Walking around the camp was a weird experience. The weather was bone-chilling cold and ironically, the sun was out that day. The coldness of the camp also resonated from the things we saw. Our guide lead us to the registration rooms, showed us where people were shaved and showered, walked us through where people’s possessions were disinfected, and finally to the gas chambers. I will never forget seeing the blue-stained walls of those rooms (from the Zyklon B poison) and the original steel doors that sealed-of the victims’ lives.

Our tour continued to take us to the different areas of the camp. The barracks are set up as museum displays and examples for people to better understand how Majdanek was run. We saw original bunks, the camp model, and cages upon cages upon cages of victim’s shoes. That was hard to see. We then proceeded to the crematorium at the very end of the camp, another difficult site. We learned here that many of the victim’s remains were used to produce fertilizer (yes, fertilizer) for the camp. Since liberation, a large section of dirt has been preserved and memorialized under a dome structure.
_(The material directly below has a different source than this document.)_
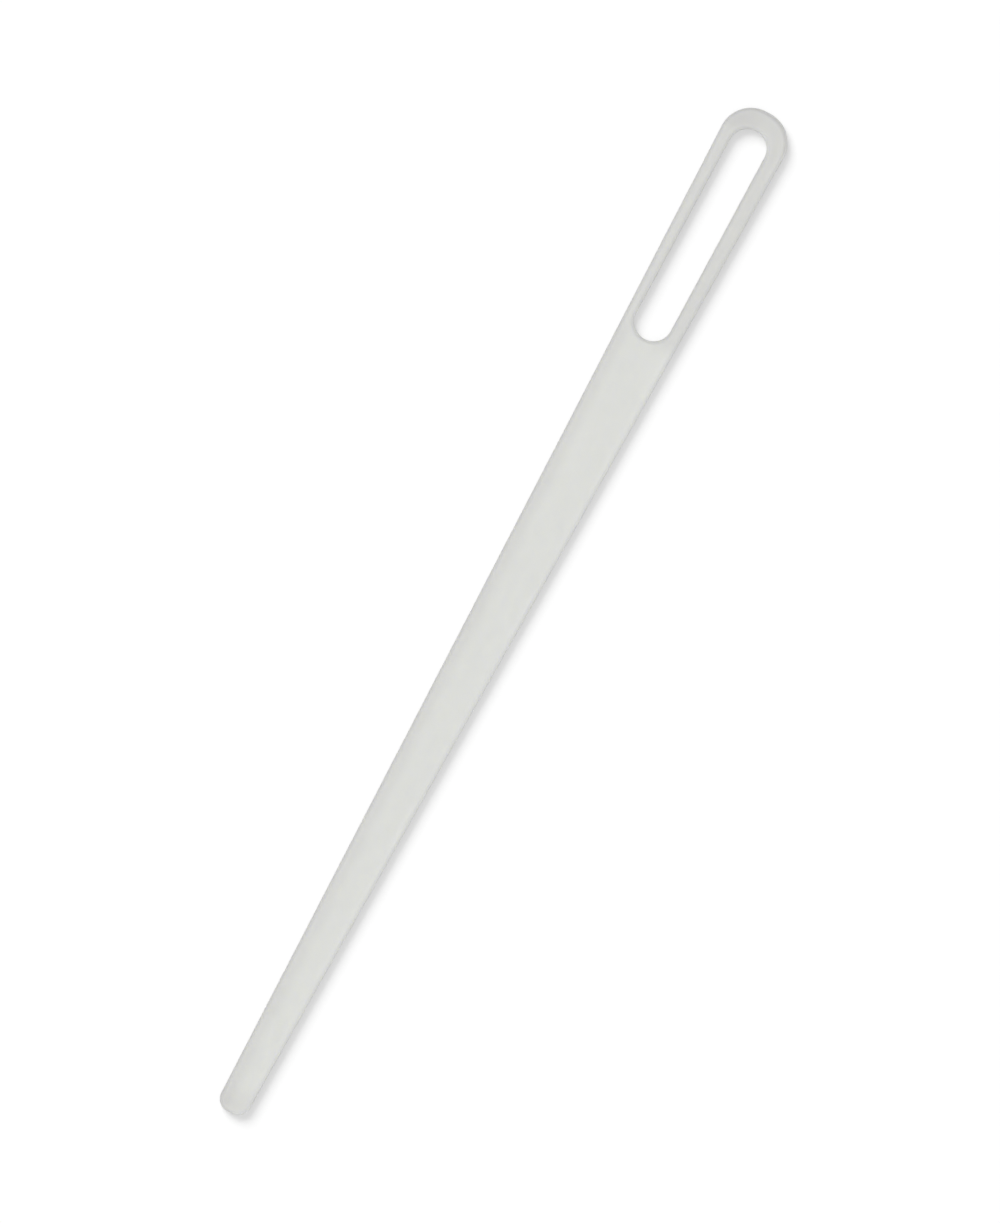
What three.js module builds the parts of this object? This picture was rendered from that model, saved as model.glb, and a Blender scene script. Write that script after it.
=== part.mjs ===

Majdanek is also noted for one of the darkest days of the Holocaust: “The Harvest Festival”. This event happened on November 3, 1943 and resulted in the murder of 18,000 prisoners within that 24 hour period. There were many uprisings happening around that time at various camps, and the SS guards were worried that the prisoners of Majdanek would conspire in the same activities. In an effort to eliminate this risk, the Harvest Festival was instated. It is the largest single-day, single-location massacre in Holocaust history. 

The professors have scheduled our visits well, allowing us to work up to what is considered to be the climax of our journey: Auschwitz.